Grean tea panna cotta dotted with apple-yuzu gelée and dressed with julienned pear, sesame powder, puffed rice and edible flowers (Photo by Ryan Donahue)

A delicate kabocha squash from West Sacramento’s Vierra Farms, for instance, yields a tender, crunchy winter tempura. The chicken tail kushiyaki, from birds pasture-raised in Mendocino, is a skewer of that part of the chicken made up of fat and skin that your grandmother used to call the “pope’s nose” on a roast bird. It is revelatory here, a creamy, crispy chicken flavor bomb, like a poultry version of pork belly.

There is, of course, real pork belly, paired with uni in Ngo’s take on surf ’n’ turf. “Uni is rich. Pork belly is rich,” he says. “I like dishes that have all kinds of flavors and textures—temperatures, too.
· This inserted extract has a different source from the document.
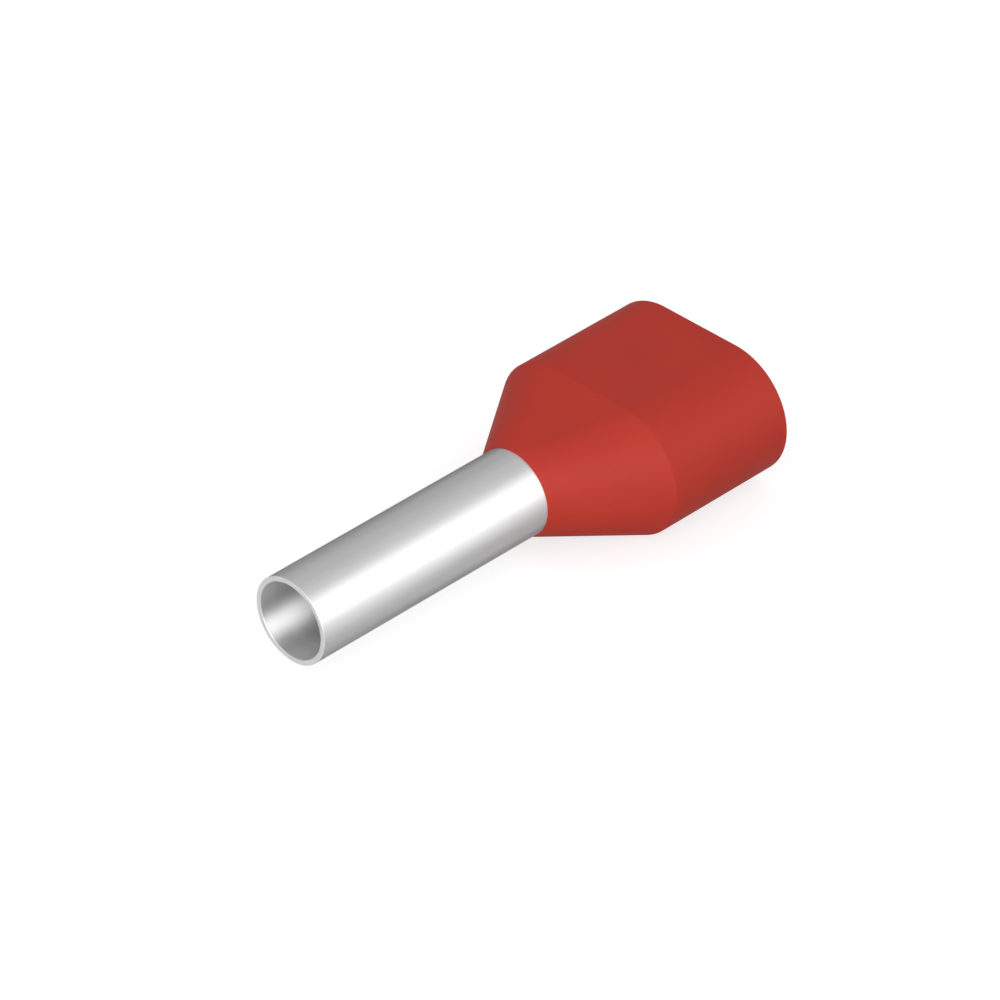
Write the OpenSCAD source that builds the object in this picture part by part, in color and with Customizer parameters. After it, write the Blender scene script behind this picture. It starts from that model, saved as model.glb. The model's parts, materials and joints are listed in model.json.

So we top the warm pork belly with cold uni.”

Hot, pudding-like cubes of pork seem to hold their shape by virtue of the thinnest glassy veneer of teriyaki glaze, with a blanket of chilled, briny sea urchin from Fort Bragg or Santa Barbara draped over them like cool silk sliding over warm velvet. This could be a simple, soulfully seductive dish, but it’s festooned with razzmatazz for brightness and contrast: droplets of nettle purée and fronds of frisée add freshness, while puffed arare rice adds roasty flavor  and crunch, as do Passmore Ranch sturgeon-skin chicharones, and translucent, bark-like curls of shaved dried bonito give the dish a note of earth and smoke. The plate looks like the forest floor in Middle Earth and tastes as magical. It’s also so rich that it should probably be eaten last, in lieu of dessert, as it’s too powerful to let any other dish have the last word.

Should you opt for a pork-free dessert instead, the lighter-than-air green tea panna cotta topped with apple-yuzu gelée, sesame powder and edible flowers is not overly sweet and as pretty as a nosegay. Either way, the meal doesn’t quite end there, because you’ll find yourself returning to it again and again in your mind over the next few days, savoring the sense memories that just don’t seem to fade away along with your hunger, the way those of most meals do. That’s when you know you’ve only begun to whet your appetite for the fine art of Ngo’s edible masterpieces.